/dq/media/media_files/2025/02/19/9zUL1QIMkn53xZlauL5m.png)
The press again misinterpreted today’s announcements from Google, Meta, and Broadcom, framing them as direct challenges to Nvidia’s leadership in AI compute. Headlines emphasized an expanded TPU roadmap, a deeper Google–Meta alignment around shared inference infrastructure, and Broadcom’s 8 percent stock surge—while Nvidia traded down roughly 2%.
Yet, the reporting repeated an old analytical mistake: conflating the market for inference silicon with the market for training silicon.
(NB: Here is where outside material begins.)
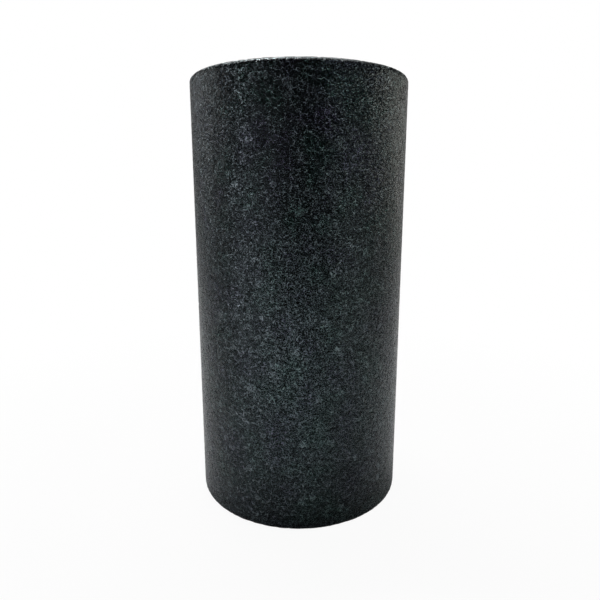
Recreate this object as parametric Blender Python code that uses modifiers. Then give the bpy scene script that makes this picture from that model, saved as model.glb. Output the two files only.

Google and Meta’s new deployments, and Broadcom’s strengthened role as a TPU supplier, all sit squarely in the inference domain and do not encroach on Nvidia’s unchallenged position in training large-scale models.
Context from earlier analysis
This misunderstanding is not new! In my February 15 article, “DeepSeek, Marvell, and Broadcom: No Threat to Nvidia’s Training Monopoly,” I showed why training and inference remain fundamentally different markets defined by different memory architectures, compiler stacks, and economic constraints.
That argument resurfaced again on October 28 in my article, “Press Gets It Wrong Again – Qualcomm Chips Not Competing Against Nvidia,” where I detailed how Qualcomm’s AI200 and AI250 were wrongly portrayed as threats to Nvidia.
Today’s reaction to the Google-Meta announcement, and Broadcom’s expanded TPU roadmap repeats the same analytical error. Google, Meta, and Broadcom are scaling inference—high-throughput, cost-efficient model serving—not training, where Nvidia’s B100 and H200 remain irreplaceable.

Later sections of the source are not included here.